I spent last week at two of my favorite events – US Airways Media Day and the Phoenix Aviation Symposium. As usual, one or two big headlines will come out of these things, and they’re usually reported incorrectly. This year was no exception. So let’s talk about US Airways and why it won’t actually be merging anytime soon despite some misguided stories.
Many outlets picked up on the fact that US Airways CEO Doug Parker once again spoke about how the airline believes that eventually the legacy carrier world will come down to three main players – American, Delta, and United. And again, Doug mentioned how US Airways could merge with any of these at some point. That’s not a surprise. He’s been saying this for years. But apparently there’s enough turnover in the people covering the airline industry that some treat this as if it’s actually some kind of news. Take a look at Shira Ovide at the Wall Street Journal, for example:
Doug Parker is flagging he’s more than willing to break out the “for sale” sign on his lawn. It’s also a sign that US Air, which combined with Parker’s then company — America West — more than five years ago, didn’t get the kind of scale it wanted from that deal.

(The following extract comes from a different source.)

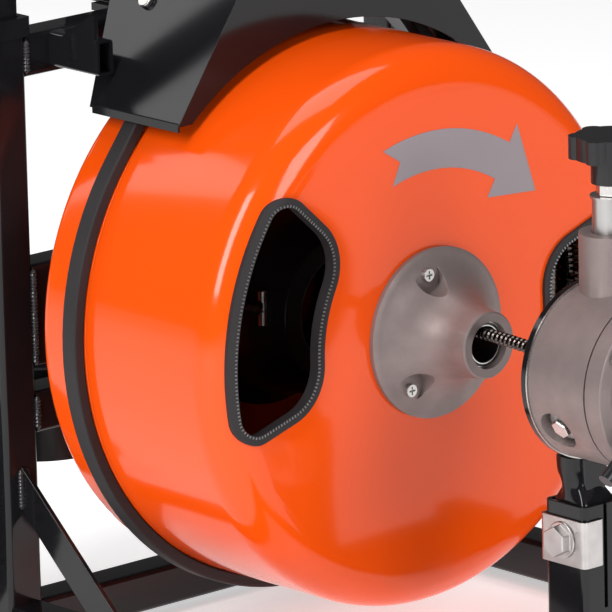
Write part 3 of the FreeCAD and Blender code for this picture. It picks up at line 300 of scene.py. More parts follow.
def grid_faces(rows, columns, round_rows=False, round_columns=False):
    """Corner numbers of the squares of a grid, which may close on itself either way."""
    row, column = np.meshgrid(
        np.arange(rows - (0 if round_rows else 1)),
        np.arange(columns - (0 if round_columns else 1)), indexing="ij")
    next_row, next_column = (row + 1) % rows, (column + 1) % columns
    return np.stack([row * columns + column, next_row * columns + column,
                     next_row * columns + next_column, row * columns + next_column],
                    axis=-1).reshape(-1, 4)


def add(name, points, faces, material, body, round_edges=0.0, angle=35.0):
    """Makes a piece from corners and faces; doubles are joined and faces turned outwards.

    A piece that is given no body is left without one.
    """
    mesh = bpy.data.meshes.new(name)
    mesh.from_pydata(np.asarray(points, float).reshape(-1, 3).tolist(), [],
                     [list(map(int, face)) for face in faces])
    work = bmesh.new()
    work.from_mesh(mesh)
    bmesh.ops.remove_doubles(work, verts=work.verts, dist=1e-7)
    bmesh.ops.recalc_face_normals(work, faces=work.faces)
    work.to_mesh(mesh)
    work.free()
    mesh.materials.append(finish(material))
    piece = bpy.data.objects.new(name, mesh)
    bpy.context.scene.collection.objects.link(piece)
    soften(piece, round_edges, angle=angle)
    if body:
        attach(piece, body)
    return piece


def many(points, faces, count):
    """Face numbers for a stack of equal shapes."""
    per_shape = points.shape[1]
    return (np.asarray(faces)[None] + per_shape * np.arange(count)[:, None, None]).reshape(
        -1, np.asarray(faces).shape[1])


def unit(vectors):
    """Vectors of length one."""
    return vectors / np.linalg.norm(vectors, axis=-1, keepdims=True)


def sweep(path, radius, sides, reference):
    """Tube along a path, run in to the path at both ends, which closes it.

    Point(i, j) = path(i) + radius(i) * (cos a * side(i) + sin a * up(i)), where side is at
    right angles to the path and the reference, and a runs once round for j.
    """
    path = np.asarray(path, float)
    tangent = unit(np.gradient(path, axis=0))
    side = unit(np.cross(tangent, np.broadcast_to(reference, tangent.shape)))
    up = np.cross(side, tangent)
    angle = np.linspace(0, 2 * math.pi, sides, endpoint=False)
    radius = np.broadcast_to(np.asarray(radius, float).reshape(-1, 1), (len(path), 1))
    path, side, up = (np.concatenate([row[:1], row, row[-1:]]) for row in (path, side, up))
    radius = np.concatenate([radius[:1] * 0, radius, radius[-1:] * 0])
    around = (np.cos(angle)[None, :, None] * side[:, None]
              + np.sin(angle)[None, :, None] * up[:, None])
    return path[:, None] + radius[..., None] * around, grid_faces(
        len(path), sides, round_columns=True)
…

*sigh* That “for sale” sign has been out there for a long time, and it shouldn’t come as a surprise to anyone who has even remotely paid attention to this industry. But the chance of a merger happening anytime soon is slim at best. There simply isn’t a good opportunity for US Airways with any of those three right now.
Let’s start with the one that everyone points to . . . American. Since Northwest and Delta linked up as did United and Continental, that means US Airways and American will as well, right? Wrong. It would be a disaster of epic proportions if American tried to merge with US Airways now.
US Airways is never shy about pointing out how it survives as an airline. Its hubs are in less desirable locations than the big three airlines and that means it is able to generate less revenue from them. How does it compensate? It has lower costs than the big three to offset the revenue deficiency. That’s how the math comes together. If American buys US Airways, it buys a route system that doesn’t generate enough revenue to cover American’s costs, but American would naturally bring US Airways costs up to its level. That is bad.
I can only think of two ways this works. One would involve American buying US Airways and running it as a separate airline under a holding company. This would not only be a wasteful distraction for American but it might not work. If the feds decide that the airlines have single carrier status (just as Republic/Frontier/Lynx/Shuttle America/Chautauqua just received) then it would mean a single workforce and costs would start to rise. American would also get little benefit. If it really wanted this kind of benefit, it would be better off just agreeing to a codeshare.
The other way is more plausible. If American continues its downward slide and ends up in bankruptcy, I would look for a US Airways bid just as it did with Delta. Then US Airways could rework American before it took it out of bankruptcy and come out with a highly competitive airline. Right now, this is the only plausible merger scenario I see, but American isn’t going into bankruptcy anytime soon.
The Delta/Northwest merger went so smoothly that some wonder if the airline could handle another one? I imagine it probably could, if it so chose, but there are too many problems and not enough benefit. Forget about the cost issue and look at the route overlap. The feds are unlikely to allow Delta to control Atlanta and Charlotte – the only two viable hubs in the southeast US. Also, the feds were so concerned about the US Airways/Delta slot swap because it would concentrate power in Washington and New York that they blocked it. Just imagine how concentrated the power would be if the two merged. In addition, Phoenix and Salt Lake would only work to hurt each other in the same airline. This would simply be about eliminating competition and nothing else. I just don’t see it happening now.
These guys are so tied up with the Continental merger right now that I can’t imagine them being interested in taking on something further. Besides, how do you think the feds would look at a Newark/Philly/Dulles hubbing situation? And there are a bunch of cities in the west where US Airways and United provide the only two options (e.g. Yuma, San Luis Obispo). There could be plenty of concern in the near term.
But overall, the cost issue is going to be the biggest one for any of these airlines. Does that mean that a merger can’t happen? Of course not. There have been plenty of stupid airline mergers of the years. But the chance of one happening anytime soon is remote, and that’s being optimistic. Down the line, things can always change, so will US Airways be around in 5 years? That one is much harder to predict.